The building won’t have a grass roof. But there will be an enclosed exercise facility on the top with a large roof deck "for the nice days," Mr. Spatz said.
"The interesting thing about building a green building is that much of the stuff that you do is quite economically feasible today. It’s not some pie-in-the-sky kind of thing."
The project will cost between three and five per cent more than it would to put up a conventional apartment building, he said.
"But we’ll get a good return on that three to five per cent that we’ve put in, so it just makes sense."
Windows of the building will allow a maximum amount of daylight into the project, said Richard Kassner of Kassner/Goodspeed Architects Ltd.

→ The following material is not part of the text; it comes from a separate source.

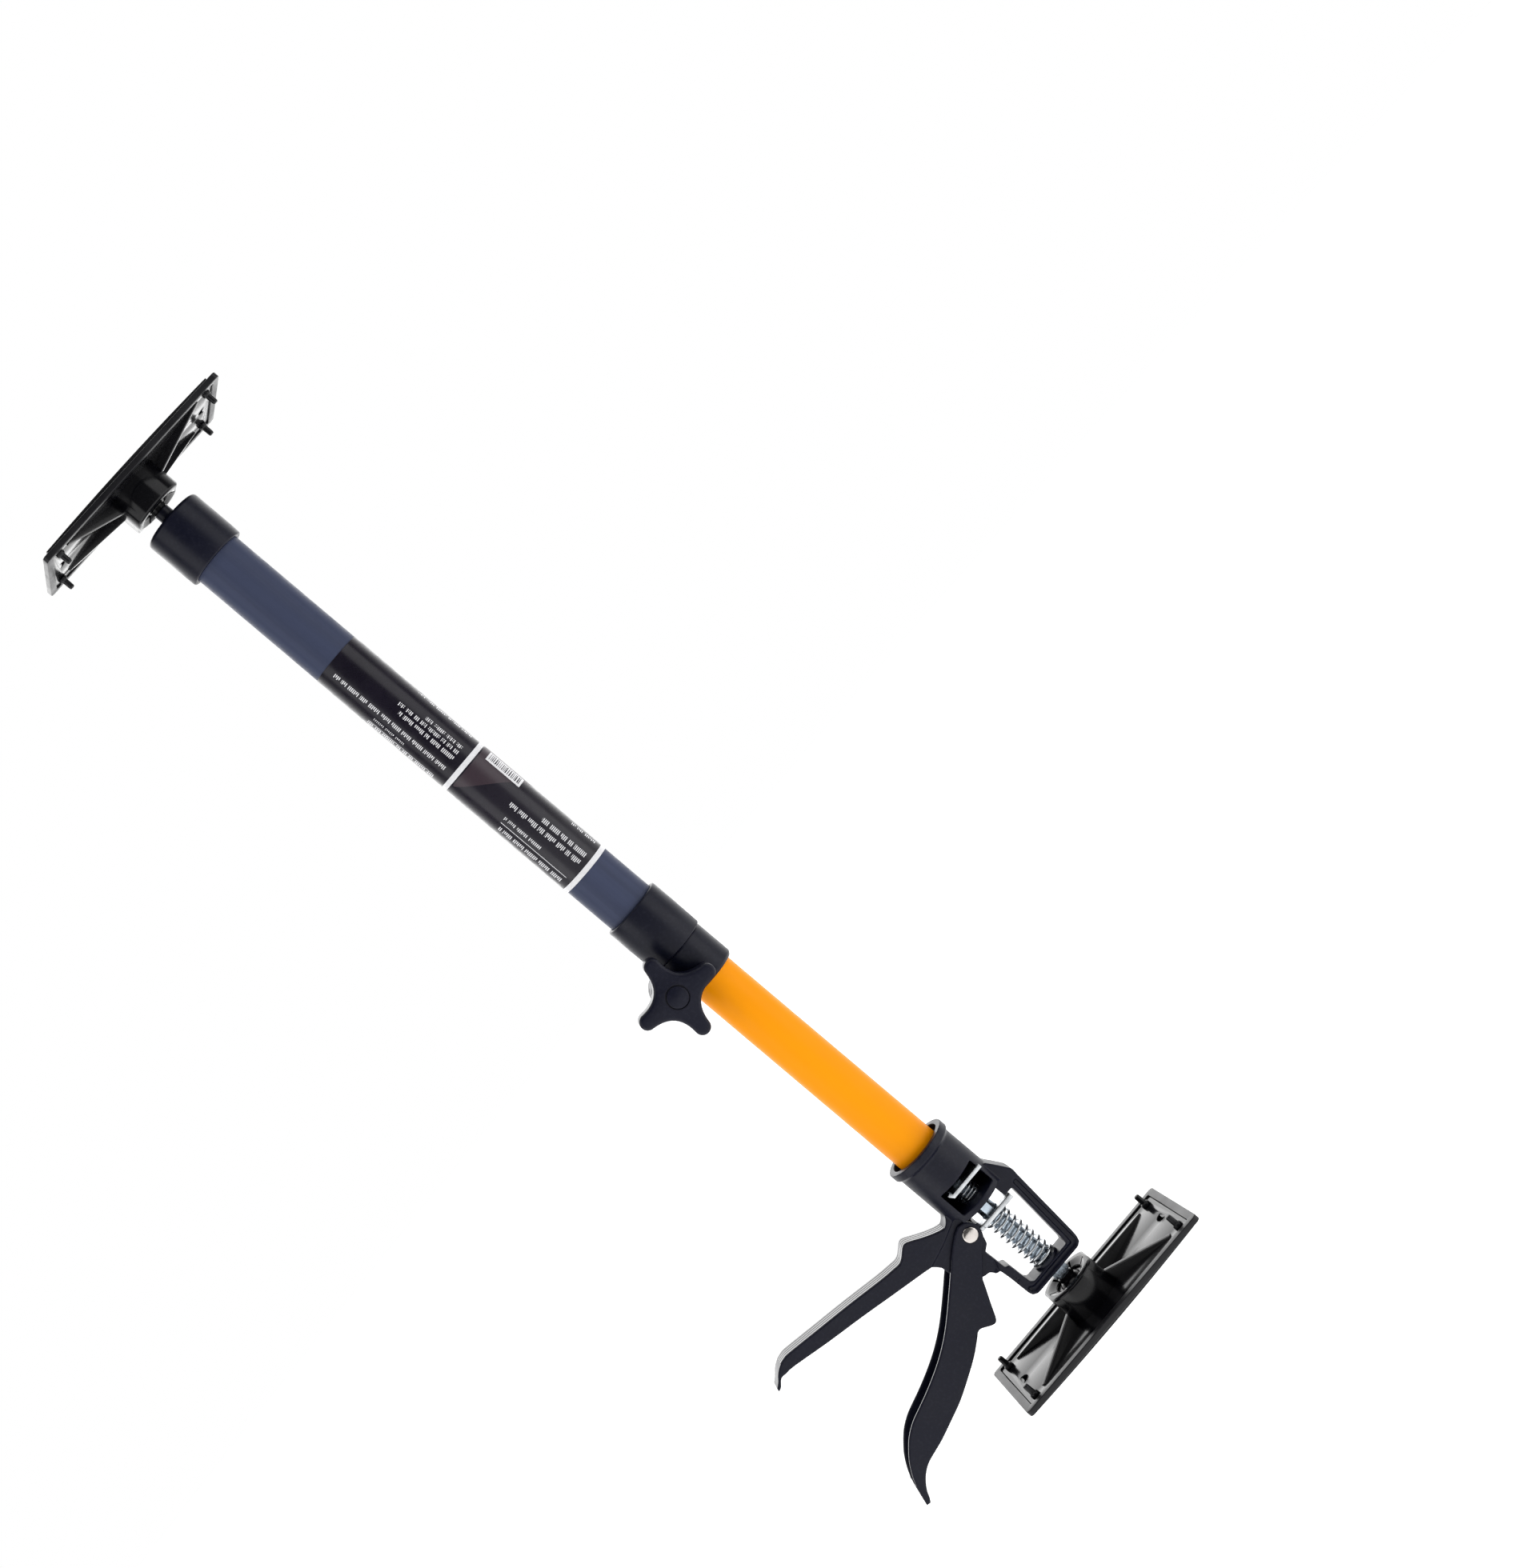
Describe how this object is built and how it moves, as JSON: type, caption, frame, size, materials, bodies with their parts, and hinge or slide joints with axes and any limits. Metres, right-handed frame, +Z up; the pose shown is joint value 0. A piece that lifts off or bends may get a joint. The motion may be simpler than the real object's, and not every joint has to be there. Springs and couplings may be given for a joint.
{
  "type": "telescopic support prop",
  "caption": "Telescopic drywall and cabinet support prop: two sliding tubes with a clamp knob, a trigger-driven push rod, and swivel rubber pads at both ends.",
  "frame": {"origin": "centre of the foot pad's bearing face, where the tube axis meets it", "axes": "+Z up the tubes from foot to head; grip and trigger reach to -X; clamp knob faces -Y"},
  "size_m": [0.2031, 0.0964, 0.632],
  "materials": {
    "black_abs": "fine matte texture",
    "gloss_black": "glossy moulded",
    "pad_rubber": "soft matte",
    "orange_tube": "gloss powder coat",
    "slate_tube": "satin powder coat",
    "zinc_steel": "zinc plated",
    "rod_steel": "blue-white zinc plated",
    "nylon": "natural nylon",
    "label_film": "glossy printed film"
  },
  "bodies": {
    "frame": {"housing": "black_abs", "inner_tube": "orange_tube", "tube_rivet": "zinc_steel", "rod_guide": "nylon", "spring_seat": "black_abs", "tube_bush": "nylon", "trigger_pin": "zinc_steel", "drive_spring": "zinc_steel", "release_spring": "zinc_steel"},
    "trigger": {"trigger": "black_abs"},
    "drive": {"drive_plate": "zinc_steel"},
    "brake": {"release_plate": "zinc_steel"},
    "rod": {"push_rod": "rod_steel", "rod_stop": "nylon"},
    "foot_ball": {"foot_ball": "gloss_black"},
    "foot_cup": {"foot_cup": "nylon"},
    "foot": {"foot_plate": "gloss_black", "foot_rubber": "pad_rubber", "foot_plugs": "pad_rubber", "foot_retainer": "gloss_black"},
    "upper": {"outer_tube": "slate_tube", "label_wrap": "label_film", "collar_sleeve": "black_abs", "clamp_collar": "black_abs", "clamp_liner": "nylon", "clamp_screw": "zinc_steel", "clamp_nut": "zinc_steel", "top_cap": "black_abs", "top_stud": "black_abs"},
    "knob": {"knob": "black_abs", "knob_cap": "black_abs"},
    "head_ball": {"top_ball": "gloss_black"},
    "head_cup": {"top_cup": "nylon"},
    "head": {"top_plate": "gloss_black", "top_rubber": "pad_rubber", "top_plugs": "pad_rubber", "top_retainer": "gloss_black"}
  },
  "joints": [
    {"name": "tube_slide", "type": "slide", "parent": "frame", "child": "upper", "axis": [0, 0, 1], "range_m": [-0.132, 0.173]},
    {"name": "knob_turn", "type": "hinge", "parent": "upper", "child": "knob", "pos_m": [-0.0184, -0.02, 0.2618], "axis": [0, -1, 0], "range_deg": [-360, 0]},
    {"name": "rod_slide", "type": "slide", "parent": "frame", "child": "rod", "axis": [0, 0, -1], "range_m": [0, 0.345]},
    {"name": "trigger_pull", "type": "hinge", "parent": "frame", "child": "trigger", "pos_m": [-0.0151, 0, 0.0737], "axis": [0, 1, 0], "range_deg": [0, 24], "stiffness_Nm_per_rad": 0.6, "springref_deg": -17.19},
    {"name": "drive_push", "type": "slide", "parent": "frame", "child": "drive", "axis": [0, 0, -1], "range_m": [0, 0.003], "deforming": ["drive_spring"]},
    {"name": "brake_tilt", "type": "hinge", "parent": "frame", "child": "brake", "pos_m": [0.0126, 0, 0.0946], "axis": [0, -1, 0], "range_deg": [0, 7], "stiffness_Nm_per_rad": 0.2, "springref_deg": -17.19, "deforming": ["release_spring"]},
    {"name": "foot_spin", "type": "hinge", "parent": "rod", "child": "foot_ball", "pos_m": [0, 0, 0.0152], "axis": [0, 0, 1], "continuous": true},
    {"name": "foot_rock", "type": "hinge", "parent": "foot_ball", "child": "foot_cup", "pos_m": [0, 0, 0.0152], "axis": [1, 0, 0], "range_deg": [-18, 18]},
    {"name": "foot_tilt", "type": "hinge", "parent": "foot_cup", "child": "foot", "pos_m": [0, 0, 0.0152], "axis": [0, 1, 0], "range_deg": [-18, 18]},
    {"name": "head_spin", "type": "hinge", "parent": "upper", "child": "head_ball", "pos_m": [0, 0, 0.6168], "axis": [0, 0, 1], "continuous": true},
    {"name": "head_rock", "type": "hinge", "parent": "head_ball", "child": "head_cup", "pos_m": [0, 0, 0.6168], "axis": [0.9781, 0.2079, 0], "range_deg": [-18, 18]},
    {"name": "head_tilt", "type": "hinge", "parent": "head_cup", "child": "head", "pos_m": [0, 0, 0.6168], "axis": [-0.2079, 0.9781, 0], "range_deg": [-18, 18]}
  ],
  "couplings": [
    {"joint": "drive_push", "follows": "trigger_pull", "m_per_rad": 0.0069}
  ]
}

"Some of the appliances are a little bit more progressive than you’re seeing in your average apartment or condominium — condensing dryers, ductless dryers, things like that that are more efficient energy-wise and, in the long run, are much more cost-effective than the standard approach," Mr. Kassner said.
The design calls for systems that will delay flood water from hitting the storm-sewer pipes, he said.
The building will have solar chimneys in the mechanical penthouse to preheat air entering the ventilation system, Mr. Kassner said.
He explored the possibility of using geothermal heating for the project.
"It was about a 40-year payback, which didn’t make any sense. The problem being that the bigger the building, the more concentrated the footprint, the harder it is to get enough energy on the site."
He has made allowances in the design to put a photovoltaic array on the roof if the price comes down.
"We can see, at the speed PV is moving, that within another five to 10 years, it will be a very cost-effective way of producing energy."
The new building will look like something it never was.
"The general image we’re trying to achieve is a converted warehouse," Mr. Kassner said.